Last night I rung in my fourth new year in Spain. The first one (2009-2010) was memorable because it was the first NYE I’d spent away from both my family and my friends. That December 31 I spent at the disco, dancing and drinking alongside people that I haven’t seen again. The second one (11-12) was lonely: I’d arrived in September 2011 and didn’t know too many folks yet. Plus I got a bad cold that week, limiting my capacity to have fun. I spent that NYE standing in a crowd of people in Plaça Catalunya, with the typical feeling of being by myself in a sea of people. I ate my grapes (a tradition here) at midnight and called it an early night. And now this year I’ve hosted a get-together with my boyfriend in our flat and I have to say how amazing it feels to have evolved so much in such a short time.

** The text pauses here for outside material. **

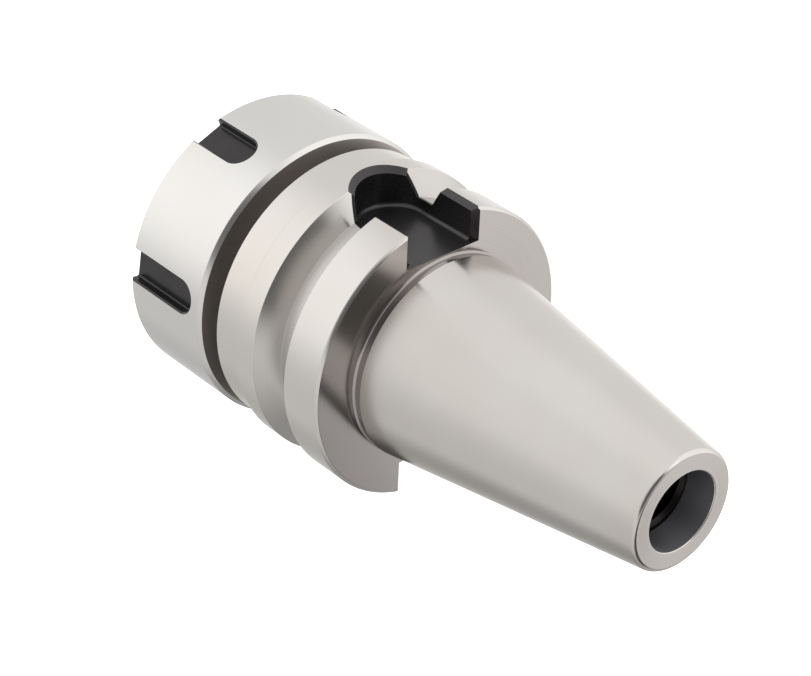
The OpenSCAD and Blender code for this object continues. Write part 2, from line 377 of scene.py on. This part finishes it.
def apply_modifier(piece, kind, **settings):
    """Gives a piece a modifier and applies it."""
    only(piece)
    modifier = piece.modifiers.new(kind.title(), kind)
    for name, value in settings.items():
        setattr(modifier, name, value)
    bpy.ops.object.modifier_apply(modifier=modifier.name)


def cut(piece, cutter):
    """Cuts a piece with a cutter, whose finish comes off on the cut faces."""
    apply_modifier(piece, "BOOLEAN", operation="DIFFERENCE", object=cutter, solver="EXACT",
                   material_mode="TRANSFER")
    bpy.data.objects.remove(cutter)


def turned(name, outline, finish):
    """Turns a closed outline of (radius, height) round the Z axis, one ring drawn out to the next."""
    deselect()
    radius, height = outline[0]
    bpy.ops.mesh.primitive_circle_add(vertices=SIDES, radius=radius * MM, location=(0, 0, height * MM))
    piece = bpy.context.object
    piece.name = name
    settle(piece)
    bpy.ops.object.mode_set(mode="EDIT")
    bpy.ops.mesh.select_all(action="SELECT")
    for next_radius, next_height in outline[1:]:
        rise = (next_height - height) * MM
        bpy.ops.mesh.extrude_region_move(TRANSFORM_OT_translate={"value": (0, 0, rise)})
        grow = next_radius / radius
        bpy.ops.transform.resize(value=(grow, grow, 1), center_override=(0, 0, 0))
        radius, height = next_radius, next_height
    bpy.ops.mesh.select_mode(type="EDGE")
    bpy.ops.mesh.select_all(action="DESELECT")
    bpy.ops.mesh.select_non_manifold(extend=False)
    bpy.ops.mesh.bridge_edge_loops()
    bpy.ops.mesh.select_all(action="SELECT")
    bpy.ops.mesh.normals_make_consistent(inside=False)
    bpy.ops.object.mode_set(mode="OBJECT")
    piece.data.materials.append(finish)
    return piece


def block(name, size, centre, finish):
    """A block of a size about a centre."""
    deselect()
    bpy.ops.mesh.primitive_cube_add(size=1)
    piece = bpy.context.object
    piece.name = name
    piece.scale = Vector(size) * MM
    piece.location = Vector(centre) * MM
    settle(piece)
    piece.data.materials.append(finish)
    return piece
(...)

I think fondly of this passage from The Interpreter of Maladies and think it’s quite apt for me at this point in my life: “…I know that my achievement is quite ordinary. I am not the only man to seek his fortune far from home, and certainly I am not the first. Still, there are times when I am still bewildered by each mile I have traveled, each meal I have eaten, each person I have known, each room in which I have slept. As ordinary as it all appears, there are times when it is beyond my imagination.”
It really still does amaze me to see how far I’ve come, and makes me hopeful to think of what’s in store.